Seorang buruh pelabuhan memperhatikan sejumlah beras impor asal Thailand yang diturunkan dari kapal saat tiba di Pelabuhan Tenau Kupang, NTT Kamis (25/2). Kapal tersebut membawa 15.000 ton beras impor asal Thailand yang dimanfaatkan Bulog Divisi Regional Nusa Tenggara Timur untuk kegiatan operasi pasar jika terjadi gagal tanam akibat El Nino . ANTARA FOTO/Kornelis Kaha/nz/16.

Jakarta, Aktual.com – Petani di Kabupaten Grobogan, Jawa Tengah, menolak wacana impor beras mengingat petani saat ini tengah menikmati masa panen dengan harga jual gabah yang cukup tinggi.

Harsono, salah satu petani asal Desa Ngeluk, Kecamatan Penawangan, Kabupaten Grobogan mengaku, tidak setuju dengan wacana impor beras, karena petani juga sedang menikmati masa panen dengan harga tinggi.

“Sepanjang bertanam tanaman padi, baru kali ini merasakan harga jual padi hingga Rp5.500 per kilogram, karena tahun 2016 tercatat hanya laku Rp2.500/kg,” ujarnya, Kamis (11/1).
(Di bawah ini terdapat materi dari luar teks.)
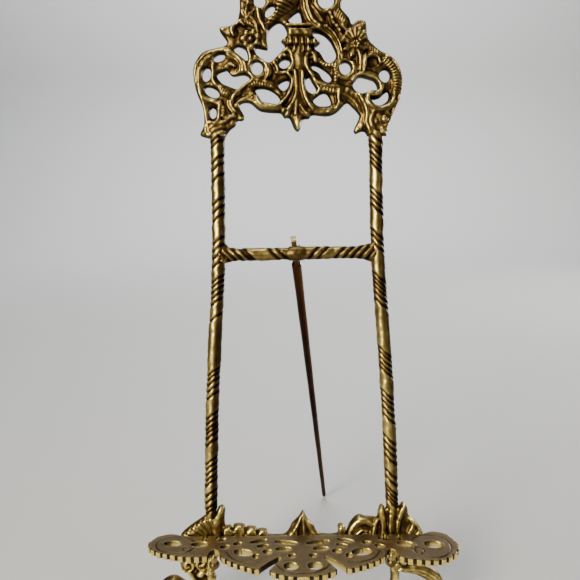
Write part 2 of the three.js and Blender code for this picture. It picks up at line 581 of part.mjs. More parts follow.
// The origin is the middle of the footprint, on the table.
const bounds = new THREE.Box3().setFromObject(stand);
const middle = bounds.getCenter(vec(0, 0, 0));
stand.position.set(-middle.x, -middle.y, -bounds.min.z);

export default stand;
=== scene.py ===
"""A cast-brass plate stand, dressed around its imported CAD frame."""
import json
import math

import bmesh
import bpy
import numpy as np
from mathutils import Matrix, Vector


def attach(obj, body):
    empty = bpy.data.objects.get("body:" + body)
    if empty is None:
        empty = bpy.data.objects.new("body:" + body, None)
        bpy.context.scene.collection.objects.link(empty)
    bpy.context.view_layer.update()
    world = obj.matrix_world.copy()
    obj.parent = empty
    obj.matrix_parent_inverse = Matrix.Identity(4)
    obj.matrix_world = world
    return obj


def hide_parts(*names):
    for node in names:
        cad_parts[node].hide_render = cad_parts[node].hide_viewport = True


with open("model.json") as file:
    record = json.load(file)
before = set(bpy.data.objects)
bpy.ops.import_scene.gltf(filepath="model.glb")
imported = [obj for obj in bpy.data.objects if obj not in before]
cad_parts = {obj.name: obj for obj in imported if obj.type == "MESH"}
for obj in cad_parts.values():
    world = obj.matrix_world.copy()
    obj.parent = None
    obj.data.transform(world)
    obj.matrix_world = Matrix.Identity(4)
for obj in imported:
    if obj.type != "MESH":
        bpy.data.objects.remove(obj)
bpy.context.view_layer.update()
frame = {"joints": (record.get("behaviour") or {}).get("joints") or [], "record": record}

# ---------------------------------------------------------------- driving sizes, mm
MM = 0.001
LEAN = math.radians(10)  # the front frame leans back
SHEET = 2.5  # half the thickness of the cast sheets
CREST_FOOT = 272.0  # where the crest meets the uprights, up the frame
RAIL_TOP = 55.0  # where the uprights meet the base rail
RAIL_FOOT = 43.0  # where the feet begin
BAR_HEIGHT = 209.0
LEDGE_THICK = 3.6
LEDGE_AXIS = 6.2  # from the frame's middle plane to the ledge's hinge line
LUG_X = 50.0  # middle of each ledge hinge
LUG_WIDTH = 5.0
EAR_WIDTH = 1.8
GAP = 0.3
NOTCH = (47.4, -20.2)  # the notch of the ledge over each bracket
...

Akhir Desember 2017, lanjut dia, harga jual padi hanya Rp4.500/kg, namun pekan ini naik menjadi Rp5.500/kg.

Jika impor direalisasikan, dia memastikan, harga jualnya akan turun, terlebih dalam waktu dekat juga akan ada panen serempak, sehingga secara otomatis harga jual gabah di tingkat petani juga akan turun.

Murmin, petani lainnya menyatakan, penolakan terhadap wacana impor, karena tanamn padinya dalam waktu dekat akan panen.

“Jika ada beras impor masuk, tentunya harga jual di pasaran juga akan turun,” ujarnya.

Kepala Dinas Pertanian, Perikanan dan Kehutanan Kabupaten Grobogan Edy Suprayitno saat menyampaikan sambutan pada acara sarasehan dengan petani di Balai Desa Ngeluk yang dihadiri puluhan petani juga menyatakan dukungannya untuk menolak wacana impor beras, karena Kabupaten Grobogan termasuk salah satu penyangga pangan di Jateng.

“Panen padi cukup melimpah, apakah petani rela ada impor beras,” ujarnya bertanya kepada petani dan dijawab secara serempak untuk menolak impor beras.

Untuk Provinsi Jateng sendiri, luas areal panen diperkirakan mencapai 100.000 hektare lebih, sedangkan untuk bulan Februari 2018 diperkirakan bisa mencapai ratusan hektare.

Kementerian Pertanian juga mencatat stok beras secara nasional bisa mencapai 1 juta ton, sehingga cukup untuk memenuhi kebutuhan masyarakat selama 2-3 bulan mendatang.

Sementara luas areal panen untuk skala nasional pada bulan Januari 2018 sekitar 1-1,2 juta hektare, sehingga ketika provitasnya mencapai 6 ton saja, maka memiliki stok 6 juta ton gabah kering panen (GKP).

Jika rendemennya mencapai 50 persen, maka tercatat memiliki 3 juta ton beras, sedangkan tingkat konsumsi beras nasional berkisar 2,6 juta ton.